Go have fun with someone who is crazy about you and let's you know it

Posted

I think he is on the fence about you. He is probably not interested but sees you as a possible lay... so he is flaking on himself and giving in and texting you, even though he probably really is not all that interested but just wants sex. IMHO

 

I don't text a lot either and I'm 25. I prefer to call people or email them... the only person i text is my fiance and that is maybe at most 5 times a day. He could be like that.

Posted

I think he's just not interested. This is the problem with talking to someone for 3 months before you meet them in person.
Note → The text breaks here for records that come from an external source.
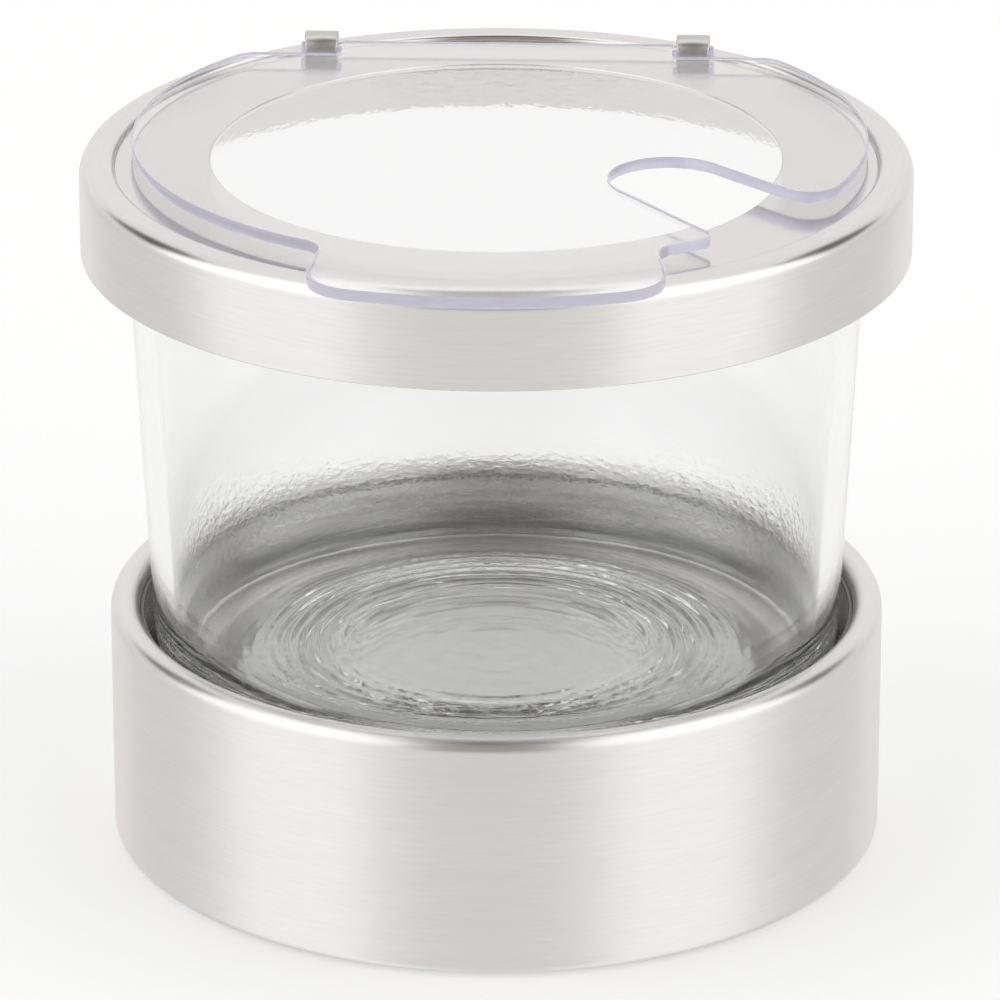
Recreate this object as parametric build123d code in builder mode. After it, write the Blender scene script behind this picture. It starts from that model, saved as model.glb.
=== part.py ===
from build123d import *
import math
import os

# Sugar bowl: a glass jar standing in a stainless base, closed by a stainless collar that
# carries a hinged clear lid. Millimetres, +Z up, front at -Y, hinge at +Y, origin at the
# centre of the underside.

# ---- base -----------------------------------------------------------------------------
BASE_RADIUS = 53.8
BASE_HEIGHT = 34.5
BASE_SHEET = 0.8
LIP_INNER_RADIUS = 49.8
LIP_ROUND = 1.95
LIP_LEG_BOTTOM = 31.5
FOOT_ROUND = 1.5
FOOT_FLANGE_INNER_RADIUS = 50.0
CUP_SHEET = 0.7
CUP_TOP = 32.4
CUP_FLOOR_TOP = 20.0
CUP_CORNER = 3.0
PLATE_RADIUS = 52.0
PLATE_DISH_RADIUS = 49.6
PLATE_SHEET = 0.8

# ---- glass jar ------------------------------------------------------------------------
REST_RING_INNER_RADIUS = 29.5
REST_RING_OUTER_RADIUS = 35.0
REST_RING_THICKNESS = 1.0
JAR_BOTTOM = CUP_FLOOR_TOP + REST_RING_THICKNESS
JAR_TOP = 95.3
JAR_RIM_RADIUS = 51.0
JAR_TAPER = 0.05
JAR_WALL = 3.0
JAR_FLOOR_TOP = 27.0
JAR_HEEL = 10.0
JAR_INNER_HEEL = 9.0
JAR_RIM_ROUND = 0.9
PUSH_UP_RADIUS = 27.0
PUSH_UP_DEPTH = 0.6

# ---- collar and gasket ----------------------------------------------------------------
COLLAR_RADIUS = 56.95
COLLAR_BOTTOM = 85.6
BEAD_TOP = 98.5
COLLAR_SHEET = 0.8
SHOULDER_ROUND = 2.0
STEP_RADIUS = 52.1
STEP_ROUND = 0.9
LEDGE_TOP = 97.4
LEDGE_HOLE_RADIUS = 39.0
GASKET_CLEARANCE = 0.05
GASKET_BOTTOM = 92.6
GASKET_WEB_INNER_RADIUS = 48.3
GASKET_CHAMFER = 0.8

# ---- hinge ----------------------------------------------------------------------------
LID_THICKNESS = 1.6
LID_SEAT_GAP = 0.02
HINGE_Y = 42.3
HINGE_Z = BEAD_TOP + LID_SEAT_GAP + LID_THICKNESS / 2
KNUCKLE_CENTRE_X = 26.3
KNUCKLE_WIDTH = 4.75
KNUCKLE_BORE_RADIUS = 1.43
KNUCKLE_STRIP = 1.2
KNUCKLE_END_Z = BEAD_TOP + 0.12
KNUCKLE_FOOT = 2.5
SLOT_CLEARANCE = 0.05

# ---- lid ------------------------------------------------------------------------------
LID_DISC_RADIUS = 50.4
LID_DISC_X = 0.3
LID_DISC_Y = 4.5
LID_BACK_Y = 38.4
LID_CORNER_ROUND = 3.0
TONGUE_HALF_WIDTH = 23.5
TONGUE_BACK_Y = HINGE_Y + 1.6
EAR_WIDTH = 2.2
EAR_REACH = KNUCKLE_CENTRE_X + KNUCKLE_WIDTH / 2 + 0.6
TAB_CENTRE_X = 0.6
TAB_WAIST_HALF_WIDTH = 22.0
TAB_WAIST_Y = -41.0
TAB_FLARE = 8.5
TAB_FRONT_RADIUS = 61.0
TAB_CORNER_ROUND = 7.2
TAB_ROOT_ROUND = 4.0
NOTCH_X = 23.9
NOTCH_Y = -13.2
NOTCH_RADIUS = 8.3
NOTCH_LEFT_ANGLE = -53.5
NOTCH_RIGHT_ANGLE = -45.0
NOTCH_LENGTH = 32.0
NOTCH_LEFT_ROUND = 2.0
NOTCH_RIGHT_ROUND = 4.0


def jar_radius(height):
    """Outside radius of the tapered glass wall at a height."""
    return JAR_RIM_RADIUS - JAR_TAPER * (JAR_TOP - height)


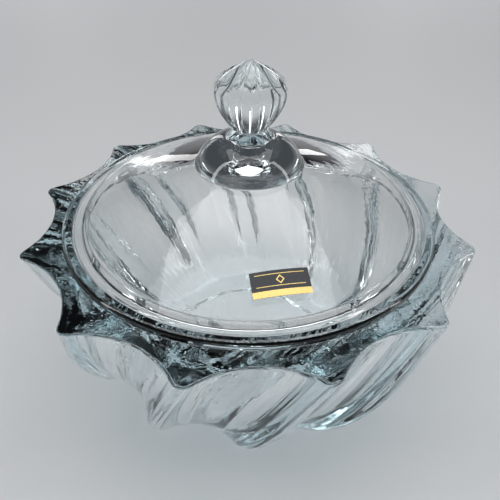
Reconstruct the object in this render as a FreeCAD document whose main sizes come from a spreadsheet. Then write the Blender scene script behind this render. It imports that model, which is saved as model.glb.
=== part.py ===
import FreeCAD, Part
import Sketcher
import math
import os

# Covered dish of clear pressed glass: a star-rimmed bowl with twelve swirling ribs, a low
# conical lid with a fluted knob, and a foil label on the lid. Millimetres, Z up. The bowl's
# base rests on Z = 0 and the Z axis is the axis of the bowl and the lid.

os.makedirs("parts", exist_ok=True)
doc = FreeCAD.newDocument("covered_dish")

# Radius of the scoops' bottoms at the level of the inside wall's foot.
FLARED_SCOOP = ("=rim_scoop_radius * (1 - wall_foot_share) ^ 3"
                " + 3 * upper_scoop_pull * (1 - wall_foot_share) ^ 2 * wall_foot_share"
                " + 3 * lower_scoop_pull * (1 - wall_foot_share) * wall_foot_share ^ 2"
                " + base_scoop_radius * wall_foot_share ^ 3")

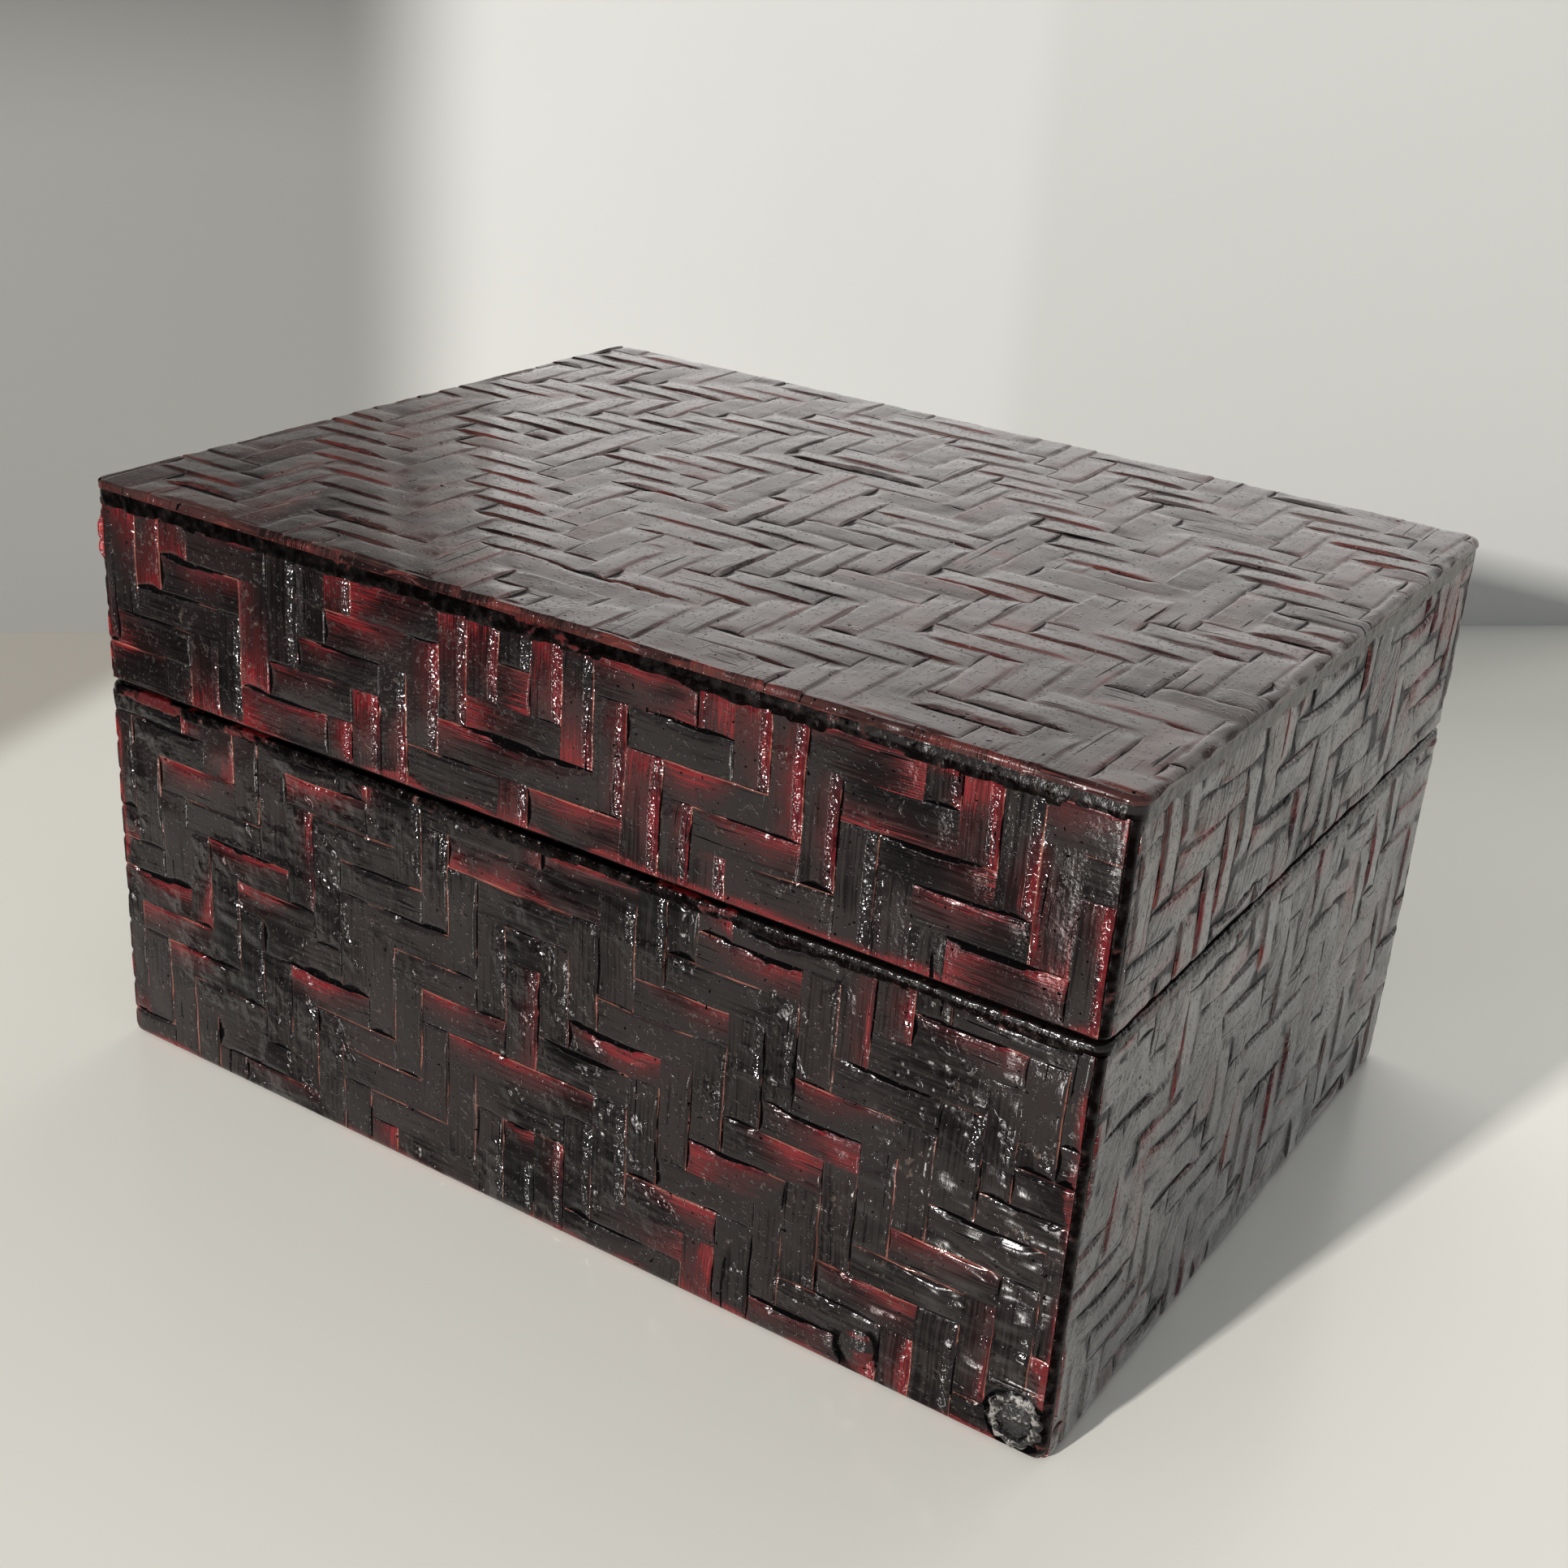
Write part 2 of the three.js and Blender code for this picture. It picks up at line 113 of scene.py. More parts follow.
class Finish:
    """A material under way: a Principled surface and the nodes that feed it."""

    def __init__(self, name, glassiness=1.5):
        self.material = bpy.data.materials.new(name)
        self.material.use_nodes = True
        self.tree = self.material.node_tree
        self.surface = self.tree.nodes["Principled BSDF"]
        self.feed(self.surface, {"IOR": glassiness})

    def feed(self, node, values):
        for key, value in values.items():
            socket = next(s for s in node.inputs if s.identifier == key)
            if isinstance(value, Amount):
                self.tree.links.new(value.socket, socket)
            else:
                socket.default_value = value

    def add(self, kind, settings, values, result=None):
        node = self.tree.nodes.new(kind)
        for key, value in settings.items():
            setattr(node, key, value)
        self.feed(node, values)
        shown = [s for s in node.outputs if s.enabled]
        socket = shown[0] if result is None else next(s for s in shown if s.identifier == result)
        return Amount(self, socket)

    def sum(self, operation, first, second):
        return self.add("ShaderNodeMath", {"operation": operation}, {"Value": first, "Value_001": second})

    def place(self, scale=(1, 1, 1), source="Object"):
        """Where a point is, on the object or in its own grain, stretched by a scale."""
        point = self.add("ShaderNodeTexCoord", {}, {}, source)
        return self.add(
            "ShaderNodeVectorMath", {"operation": "MULTIPLY"}, {"Vector": point, "Vector_001": scale}
        )

    def along(self, axis, source="Object"):
        """How far a point lies along one axis."""
        return self.add("ShaderNodeSeparateXYZ", {}, {"Vector": self.place(source=source)}, axis)

    def cloud(self, where, detail=3.0, roughness=0.55):
        """Soft random amounts from 0 to 1."""
        return self.add(
            "ShaderNodeTexNoise", {},
            {"Vector": where, "Scale": 1.0, "Detail": detail, "Roughness": roughness},
        )

    def blend(self, first, second, share):
        """A colour between two others."""
        return self.add(
            "ShaderNodeMix", {"data_type": "RGBA"},
            {"A_Color": first, "B_Color": second, "Factor_Float": share}, "Result_Color",
        )

    def relief(self, height):
        """Bumps too fine for the mesh, in metres."""
        bump = self.add("ShaderNodeBump", {}, {"Height": height, "Strength": 1.0, "Distance": 1.0})
        self.feed(self.surface, {"Normal": bump})

    def colour(self, colour, roughness):
        self.feed(self.surface, {"Base Color": colour, "Roughness": roughness})


def paint(red, green, blue):
    """A colour as a brush would give it, from its screen values of 0 to 255."""
    tones = [tone / 255 for tone in (red, green, blue)]
    return tuple(t / 12.92 if t < 0.04045 else ((t + 0.055) / 1.055) ** 2.4 for t in tones) + (1.0,)


board_brown = paint(38, 24, 20)
worn_brown = paint(76, 46, 34)
grain_depth = 0.05 * mm
brush_depth = 0.2 * mm
grain_along_x = (20, 700, 700)
grain_along_y = (700, 20, 700)


def board_finish(name, grain_size):
    """Thin brown lacquer, brushed on and worn over the grain."""
    finish = Finish(name)
    grain = finish.cloud(finish.place(grain_size), detail=5.0)
    brush = finish.cloud(finish.place((30, 30, 30)))
    worn = (grain * 0.7 + brush * 0.5).rise(0.5, 0.8)
    finish.colour(finish.blend(board_brown, worn_brown, worn), 0.3 + grain * 0.3)
    finish.relief(grain * grain_depth + brush * brush_depth)
    return finish.material


board_along_x = board_finish("board_along_x", grain_along_x)
board_along_y = board_finish("board_along_y", grain_along_y)
long_boards = ["base_bottom_board", "lid_top_board"]
long_boards += [f"{part}_{side}_board" for part in ("base", "lid") for side in ("front", "back")]
short_boards = [f"{part}_{side}_board" for part in ("base", "lid") for side in ("left", "right")]
for name in long_boards:
    nodes[name].material_slots[0].material = board_along_x
for name in short_boards:
    nodes[name].material_slots[0].material = board_along_y


# Collar
# Four strips of wood glued inside the base's walls. They stand up into the lid and hold it in
# place, and their black lacquer is rubbed where the lid slides over them.

collar_black = paint(24, 18, 17)
collar_rubbed = paint(92, 34, 28)
collar_fibre_depth = 0.06 * mm
collar_patch_depth = 0.1 * mm
fibres_along_x = (25, 900, 900)
fibres_along_y = (900, 25, 900)

for side, fibre_size in (
    ("front", fibres_along_x), ("back", fibres_along_x),
    ("left", fibres_along_y), ("right", fibres_along_y),
):
    collar = Finish(f"base_lip_{side}_lacquer")
    fibres = collar.cloud(collar.place(fibre_size), detail=5.0)
    patches = collar.cloud(collar.place((60, 60, 160)))
    rubbed = (fibres * 0.6 + patches * 0.6).rise(0.58, 0.74)
    collar.colour(collar.blend(collar_black, collar_rubbed, rubbed), 0.22 + rubbed * 0.25)
    collar.relief(fibres * collar_fibre_depth + patches * collar_patch_depth)
    nodes[f"base_lip_{side}"].material_slots[0].material = collar.material


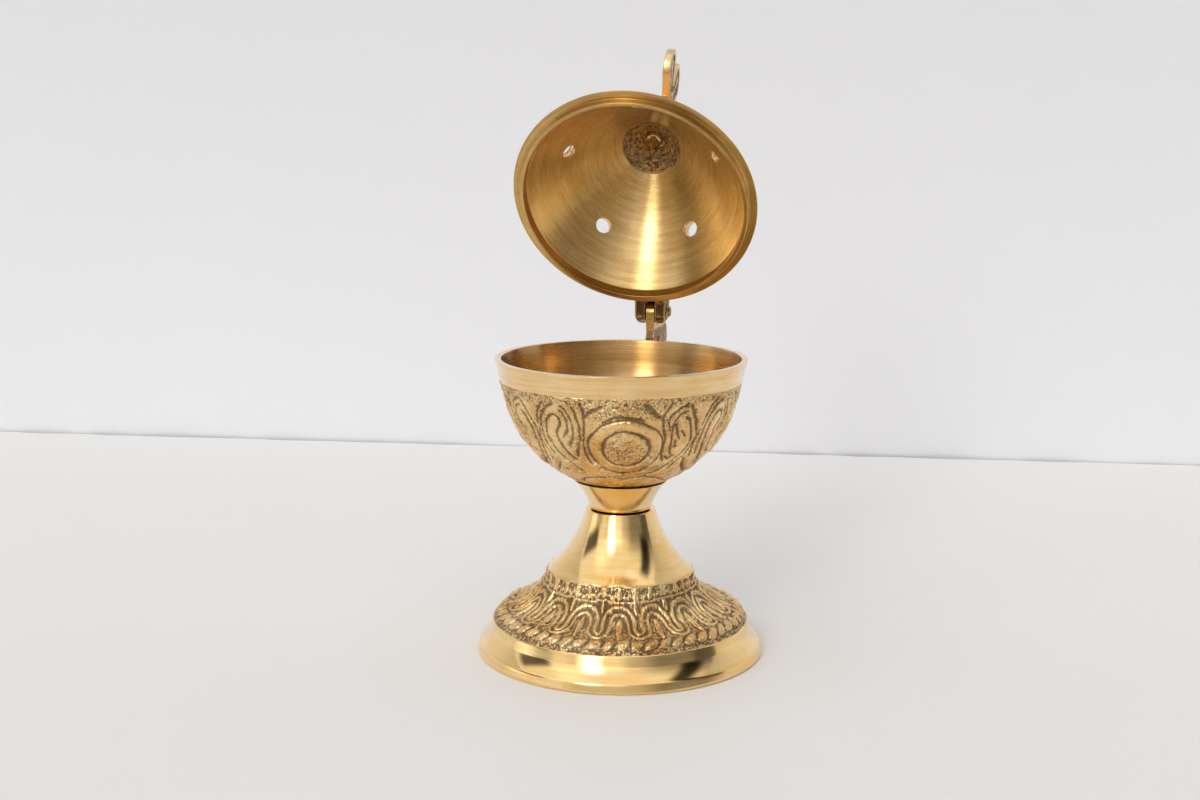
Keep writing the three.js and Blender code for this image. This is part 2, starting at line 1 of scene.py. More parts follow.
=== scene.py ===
# Looks of the standing censer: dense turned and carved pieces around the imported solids.
import json
import math
import random

import bmesh
import bpy
import numpy as np
from mathutils import Matrix, Vector


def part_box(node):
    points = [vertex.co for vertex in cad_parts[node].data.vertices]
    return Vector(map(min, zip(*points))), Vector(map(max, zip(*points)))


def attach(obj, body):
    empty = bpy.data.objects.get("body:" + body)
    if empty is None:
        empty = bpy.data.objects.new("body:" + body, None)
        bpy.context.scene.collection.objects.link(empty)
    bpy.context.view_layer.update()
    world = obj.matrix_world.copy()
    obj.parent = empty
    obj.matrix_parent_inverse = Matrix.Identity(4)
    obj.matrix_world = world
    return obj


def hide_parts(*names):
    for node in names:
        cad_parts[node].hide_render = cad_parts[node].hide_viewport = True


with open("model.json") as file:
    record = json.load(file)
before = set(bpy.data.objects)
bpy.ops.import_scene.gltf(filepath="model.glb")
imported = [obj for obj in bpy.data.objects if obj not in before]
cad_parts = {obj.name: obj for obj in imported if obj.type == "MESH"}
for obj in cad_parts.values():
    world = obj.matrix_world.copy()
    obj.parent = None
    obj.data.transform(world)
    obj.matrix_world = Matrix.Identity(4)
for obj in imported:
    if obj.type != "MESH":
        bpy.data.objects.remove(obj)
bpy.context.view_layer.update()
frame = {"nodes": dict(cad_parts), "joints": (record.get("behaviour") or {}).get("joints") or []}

MM = 0.001

# Places of the two axes that everything is turned about.
foot_low, foot_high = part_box("foot")
bowl_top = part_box("bowl")[1].z
AXIS_Y = (foot_low.y + foot_high.y) / 2
SEAT_GAP = 0.3 * MM
HINGE = frame["joints"][0]
PIN = Vector(HINGE["pos_m"])
OPEN_ANGLE = math.radians(HINGE["range_deg"][1])
STAND = Matrix.Translation((0, AXIS_Y, 0))
SEAT = Matrix.Translation((0, AXIS_Y, bowl_top + SEAT_GAP))
SWING = Matrix.Translation(PIN) @ Matrix.Rotation(-OPEN_ANGLE, 4, "X") @ Matrix.Translation(-PIN)
LID_FRAME = SWING @ SEAT

AROUND = 960
CHART = "around"
GRAIN_SEED = 7

# Outlines: angles in degrees, lengths in mm.
SECTION_TURN = math.radians(0.05)
STRAIGHT_ANGLE = 0.4
CRISP_ANGLE = 26
ROUNDING_ANGLE = 15
SAME_SPOT = 0.01
TINY = 1e-4
EDGE_ROUNDING = 0.18


def closed_outline(node, place):
    """Closed outline (r, z) in mm of a turned node, from a cut through its own axis towards +X."""
    shape = bmesh.new()
    shape.from_mesh(frame["nodes"][node].data)
    shape.transform(Matrix.Scale(1 / MM, 4) @ place.inverted())
    bmesh.ops.remove_doubles(shape, verts=shape.verts, dist=1e-3)
    normal = Vector((-math.sin(SECTION_TURN), math.cos(SECTION_TURN), 0))
    everything = shape.verts[:] + shape.edges[:] + shape.faces[:]
    result = bmesh.ops.bisect_plane(shape, geom=everything, plane_co=(0, 0, 0), plane_no=normal, dist=1e-5)
    section = [e for e in result["geom_cut"] if isinstance(e, bmesh.types.BMEdge)]
    section = [e for e in section if min(v.co.x for v in e.verts) > 0]
    links = {}
    for edge in section:
        a, b = edge.verts
        links.setdefault(a, []).append(b)
        links.setdefault(b, []).append(a)
    start = max(links, key=lambda v: v.co.x)
    walk = [start]
    previous, current = None, start
    while True:
        onward = [v for v in links[current] if v is not previous]
        previous, current = current, onward[0]
        if current is start:
            break
        walk.append(current)
    points = np.array([(math.hypot(v.co.x, v.co.y), v.co.z) for v in walk])
    shape.free()
    points = straightened(points)
    return points if signed_area(points) > 0 else points[::-1]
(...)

It seems like, for whatever reason, it wasn't there when he finally met you in person.

 

I say this because (1) he didn't ask you for another date around the time of your first date; (2) he didn't contact you after the date; (3) his responses to your contact after the date did not invite further conversation; (4) he waited four days to respond to the text your friend sent; (5) he still hasn't asked you out on another date.

 

What should you do? Nothing. Move on, as you had planned to do. And next time don't let your friend send texts on your behalf to guys who haven't contacted you in weeks.

  • Author
Posted

Yeah, I didn't know she was going to send the text until it was a done deal. I just wish if he wasn't interested he would have just let it alone and not replied at all. Oh, well. Thanks for your input, y'all.